11 Aralık 2011 Pazar

Yine Bir "Şike" Yazısı



Şu gördüğünüz resim, savcı Mehmet Berk beyin eline geçse, sanırım şike delili olarak işlem görebilir. Çünkü baktığımız her resimde yada video kaydında, aşağı yukarı aynı şeyleri görüyoruz. Siyah bir poşet, bir menajer ve bir futbolcu. Çantanın içinde ne olduğu ise sayın savcımızın tahminlerinden ibaret. Kendisi bir kere bile suç üstü yapıp çantanın içerisinde bulunanlara bakma gereği görmemiş.

Yapmadık mı şike? Belki yaptık bilmiyorum, ama bunlar değil bence delilleri. Ben bir gümrük muayene memurunun oğluyum, az çok bilirim bu kaçak mal ihbarı geldiğinde neler olduğunu. Şimdi bir tır dolusu eroin geliyor diyelim, bundan polisin haberi var. Yapılacak şey tırı yakalamak, tutanak tutmak. Sonrasında tır kimin, hangi firma adına çalışıyor, tırcı kimlerle konuşmuş falan filan şeklinde işlemler olur. Tırcı malı teslim ettikten sonra, mal sokağa dağıldıktan, malı satanlar parasını kazandıktan sonra olmaz. Çünkü illegal bir durum ve bundan insanlar zarar görüyor. Suç varsa ve delilleri varsa, o an suç üstü yaparsın ve madur olabilecek insanları korumuş olursun. Yani o eroinin çoluk çocuğun eline geçmeden önce.

Benim en çok kafamı kurcalayan olay bu zaten bu soruşturmada. Bir kere bile olsun, yahu bir kere bile olsun paranın el değiştirirken suç üstü yapılmaz mı? Hani o siyah renkli, sarı çizgili poşet var ortalıkta dolaşan, yahu takipteki bir polis bir kere bakmaz mı içinde ne var?

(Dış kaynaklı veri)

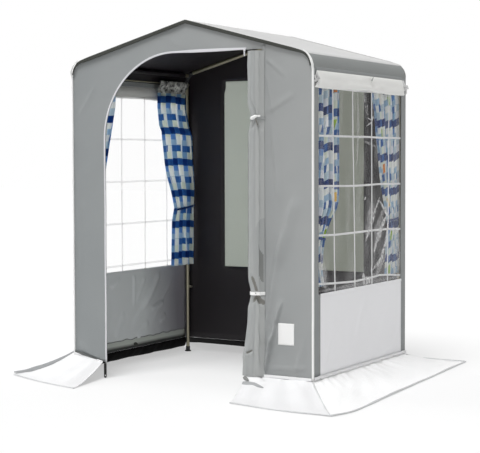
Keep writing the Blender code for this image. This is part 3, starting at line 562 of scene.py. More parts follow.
# A row starts at a share of the check's height, and its squares at shares of the check's width.
ROWS = [(0.00, [(0.0, NAVY), (0.26, "122F6E"), (0.48, BLUE), (0.74, NAVY)]),
        (0.22, [(0.0, "5B8CCB"), (0.22, WHITE_GROUND), (0.52, LIME_TINT), (0.76, WHITE_GROUND)]),
        (0.40, [(0.0, PALE_BLUE), (0.24, WHITE_GROUND), (0.50, MIST), (0.74, PALE_BLUE)]),
        (0.58, [(0.0, "3E6CAE"), (0.23, MIST), (0.50, WHITE_GROUND), (0.62, BLUE), (0.80, WHITE_GROUND)]),
        (0.78, [(0.0, SKY_BLUE), (0.24, "E6E8EE"), (0.52, LIME_TINT), (0.74, MIST)])]
ACCENTS = {1: [(0.0, "FFFFFF"), (0.50, "9DC22E"), (0.68, "E9B92A"), (0.86, "E2862E")],
           -1: [(0.0, WHITE_GROUND), (0.975, "EDB52C")]}
SPOT_ACROSS, SPOT_DOWN = (0.52, 0.71), (0.30, 0.56)


def bars_of_colour(tree, stops, value):
    """Return a colour that changes in steps along a value from 0 to 1."""
    node = add(tree, "ValToRGB", {"Fac": value})
    node.color_ramp.interpolation = "CONSTANT"
    while len(node.color_ramp.elements) < len(stops):
        node.color_ramp.elements.new(1.0)
    for element, (at, colour) in zip(node.color_ramp.elements, stops):
        element.position = at
        element.color = linear(colour)
    return node


def within(tree, value, low, high):
    """Return 1 where a value lies between two levels."""
    over = reckon(tree, "GREATER_THAN", value, low)
    under = reckon(tree, "LESS_THAN", value, high)
    return reckon(tree, "MULTIPLY", over, under)


def painted(tree, where, under, over):
    """Return one colour, with another over it where a value is 1."""
    return add(tree, "Mix", {"Factor": where, "A": under, "B": over}, data_type="RGBA")


def printed_cotton(name, through, accents):
    """Make the printed cotton; through is the share of light that it passes on."""
    made, tree = new_finish(name)
    flat_place = add(tree, "UVMap", uv_map="cloth")
    repeats = add(tree, "VectorMath", {0: flat_place, 1: (1 / CHECK_WIDE, 1 / CHECK_HIGH, 1)},
                  operation="MULTIPLY")
    in_check = add(tree, "VectorMath", {0: repeats}, operation="FRACTION")
    parts = add(tree, "SeparateXYZ", {0: in_check}).outputs
    colour = bars_of_colour(tree, ROWS[0][1], parts["X"])
    for start, stops in ROWS[1:]:
        row = bars_of_colour(tree, stops, parts["X"])
        colour = painted(tree, within(tree, parts["Y"], start, 1.1), colour, row)
    whole = add(tree, "VectorMath", {0: repeats}, operation="FLOOR")
    pick = add(tree, "TexWhiteNoise", {"Vector": whole}, noise_dimensions="3D")
    spot = bars_of_colour(tree, accents, pick)
    spot_place = reckon(tree, "MULTIPLY", within(tree, parts["X"], *SPOT_ACROSS),
                        within(tree, parts["Y"], *SPOT_DOWN))
    colour = painted(tree, spot_place, colour, spot)
    threads, _ = weave(tree, COTTON_PITCH)
    grain = add(tree, "Bump", {"Strength": 0.4, "Distance": 0.0002, "Height": threads})
    face = add(tree, "BsdfPrincipled", {"Roughness": 0.85, "Specular IOR Level": 0.2,
                                        "Base Color": colour, "Normal": grain})
    paler = add(tree, "Gamma", {"Gamma": 0.5, "Color": colour})
    glow = add(tree, "BsdfTranslucent", {"Color": paler})
    add(tree, "OutputMaterial", {"Surface": mixed(tree, through, face, glow)})
    return made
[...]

Hadi o tamam, peki bu paranın Fenerbahçe'li bir yönetici tarafından aracıya, aracı tarafından da şike yapacak oyuncuya giderken görüntüsü var mı? Hep gördüğümüz görüntü şu, biri bir ofise gidiyor, sonra eli boş çıkıyor. Yer Kadıköy McDonalds'ın üstü bu arada. Sonra o adamlar biraz aşağıda, Kadıköy'ü bilenler için söylüyorum, bahariyenin başındaki otobüs duraklarının oradan bir arabaya biniyor. Sonra bu adamlar nereye gidiyor, nerede duruyor veya bu poşeti nereden alıp, kime nasıl götürüyor, bunların görüntüleri yok. Sanki bir montaj harikası yaratmaya çalışıyor birileri. Bak mesela ilk bu tutuklamalar olduğu gün yapılan video görüntülerine. Olgun Peker'in evinden silah çıkıyor, arından evinden alınan bir Aziz Yıldırım görüntüsü.

Sanki birileri bu görüntüyü hafızamıza işlemeye çalışıyor. Sonra medyanın yaptığı nedir? Hemen suçlu bulması ve ona göre yayın yapması. Mesela daha dava görülmeden adamlar "şike parası poşetle taşındı" diye haber yapıyor. Sevgili RTÜK ne yapıyorsun sen babacım demiyor bu adamlara. Ulan o poşetin içinde para yoksa, ne bok yiyeceksin?

İbrahim Akın'ın avukatı diyor ki, "savcı müvekkilimi tehdit ederek o ifadeyi aldı" diyor. Eski avukatı da bu olaya şahit gösteriyor. Sonra başka birisi ifade verirken savcı "bak gizli tanık böyle böyle dedi, itiraf et" dedi diyor. Hangisi doğru bilemem elbette, ama aynı savcının baktığı Ergenekon davasında olanları az çok biliyorsunuz işte. Sanki aynı şeyler yapılmak isteniyor.

Bokun üzerine konan sineğin, gelip ekmeğinize konması durumu işte. Mide bulandırıyor adli süreç. İnanın varsa bir suçumuz çekmeye razıyım, ama şu adli süreç beni hakikaten üzüyor. Hatta küme düşürülme durumundan bile daha çok üzüyor. Birisi çıkıp diyor ki içeriden, "o harcamaların kayıtları var" diğeri diyor ki dışarıdan "o para şike parasıydı".

Hakikaten yoruldum artık ben bu süreçten. Sevgililer gününde mahkeme yapılacak falan, Allah'tan o süreçte askerde olacağım. Yoksa insana kafa hoplatır. Futbolcuların durumu zaten farklı. Onlar oynadıkları maça nasıl konsantre oluyor, o bile başlı başına bir dyazı konusu.